Порядки в лагере оказались не для слабонервных – как в колонии для малолетних. Женя будила детей криком, криком их строила, с криком водила их в душ, постоянно следила за каждым. Воспитатель надела толстый шнурок на шею с весомой связкой ключей. По законам лагеря она запирала комнаты ребят на весь день: запрещала им заходить и брать из палаты вещи, запрещала заходить в корпус. 15-летних подростков она заставляла расстилать кровати и спать ровно два часа – дневной сон. Запрещено было разговаривать, вставать с кровати. В это время в туалет можно было ходить только по одному и только один раз.
На родительский день я судорожно вспоминала личные истории ребят, чтобы понимать, каким родителям можно забирать своих детей, чтобы погулять с ними за территорией лагеря, а каким нет. Часть родителей были лишены родительских прав, и любые прогулки были ограничены лагерным забором.
Поначалу «батерские» дети смотрели на меня выжидающе, потому что интуитивно понимали – я другая. Но моя напарница Ксюша была своей для всех социальных детей. А «тепличные» дети не понимали мою напарницу и иногда даже боялись ее. Дети из гимназий и лицеев обсуждали со мной школьную программу по литературе и занимались журналистикой, писали сценарии. С Ксюшей социальные дети пели, танцевали на дискотеке, секретничали и придумывали танцы.
Отряд разваливался на два лагеря. Лагеря, которые подписал мирный договор о ненападении. Оба лагеря оказались равными по численности, и оба лагеря жили своей жизнью. Воспитатель Женя появлялась в виде страшного суда, когда у нас случались провалы в дисциплине. Например, когда Эвелина разбила окно, швырнув ботинок, когда ребята устроили тайные ночные купания в озере и когда Пете дали в глаз за то, что он украл еду у своих товарищей. Потом к Жене все более-менее привыкли. Только к концу смены отряд медленно начал перемешиваться. Я и Ксюша начали сближаться и больше узнавать тех детей, с кем обычно общались немного. И уже я иногда водила ребят на дискотеку, а она оставалась с теми, кто в это время предпочитал читать книги в корпусе.

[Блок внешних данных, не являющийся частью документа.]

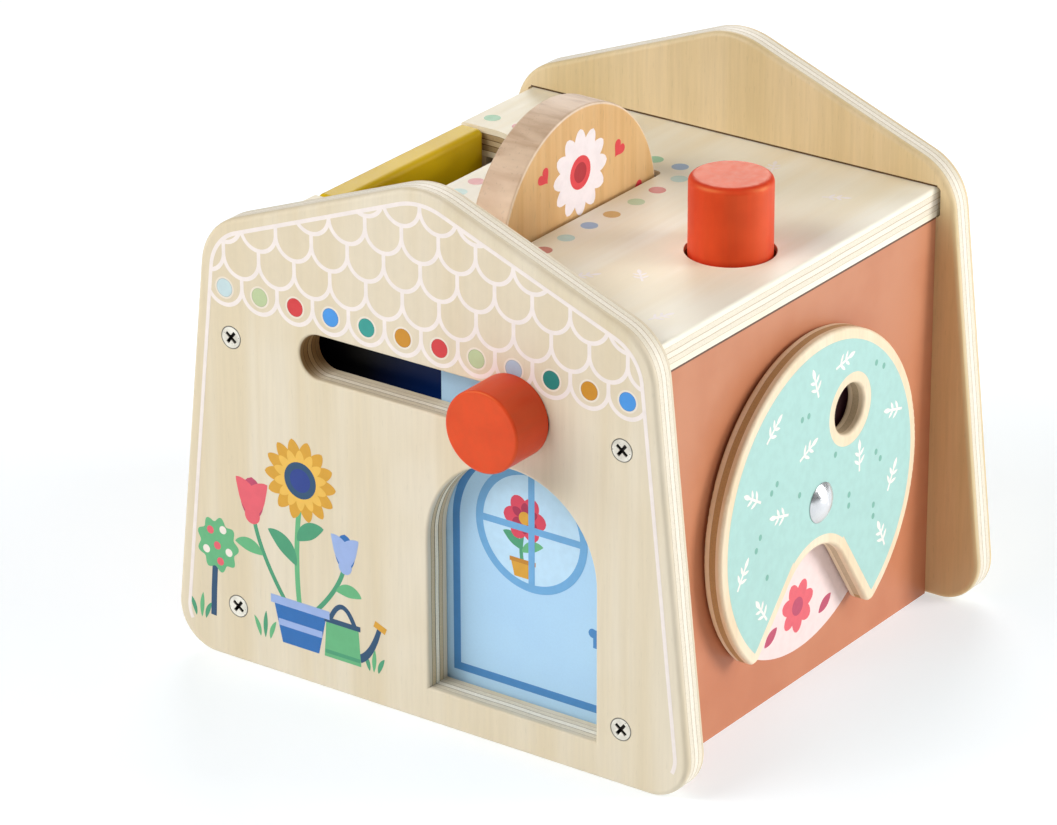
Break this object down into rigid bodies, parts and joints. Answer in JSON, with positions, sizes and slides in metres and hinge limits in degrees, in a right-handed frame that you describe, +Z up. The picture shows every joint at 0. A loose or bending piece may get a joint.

Но чуда не произошло. Глухая стена не была разрушена. Отряда не получилось, но мы выжили. Это был жесткий социальный эксперимент для всех – для взрослых и для детей. С экспериментальной площадки нельзя было сбежать – бежать было некуда. Было много плохого. Отряд ссорился, конфликтовал, не мог найти общих тем, не мог вместе жить и общаться. Но иногда случались проблески – единый порыв, охватывающий всех до единого, выводил нас из привычного транса. Вот все ребята болеют за Ясю, которая подготовила танец на выступление отряда, но буквально за 15 минут до выхода передумала подниматься на сцену. Она тоже социальная, ей сложно совладать с собственными эмоциями. Отряд уговорил ее выступить и я тоже. Яся была «батерской», но я нашла слова для нее.
Я не знаю, насколько правилен был этот эксперимент, но в какой-то степени он был полезным. «Не такие, как мы» перестали нас пугать. Мы хотя бы узнали об их существовании, а ведь это уже не мало. Мы почувствовали друг друга и не приняли чуждые миры, но познакомились с ними. Этому надо учить с детства. И родителям, которые, возможно, прочтут эту колонку тоже надо сделать выбор: стоит ли отправлять детей в лагерь на смену. Но решиться на это могут только самые смелые родители? Самые легкомысленные? Самые отчаянные? Думаю, самые мудрые.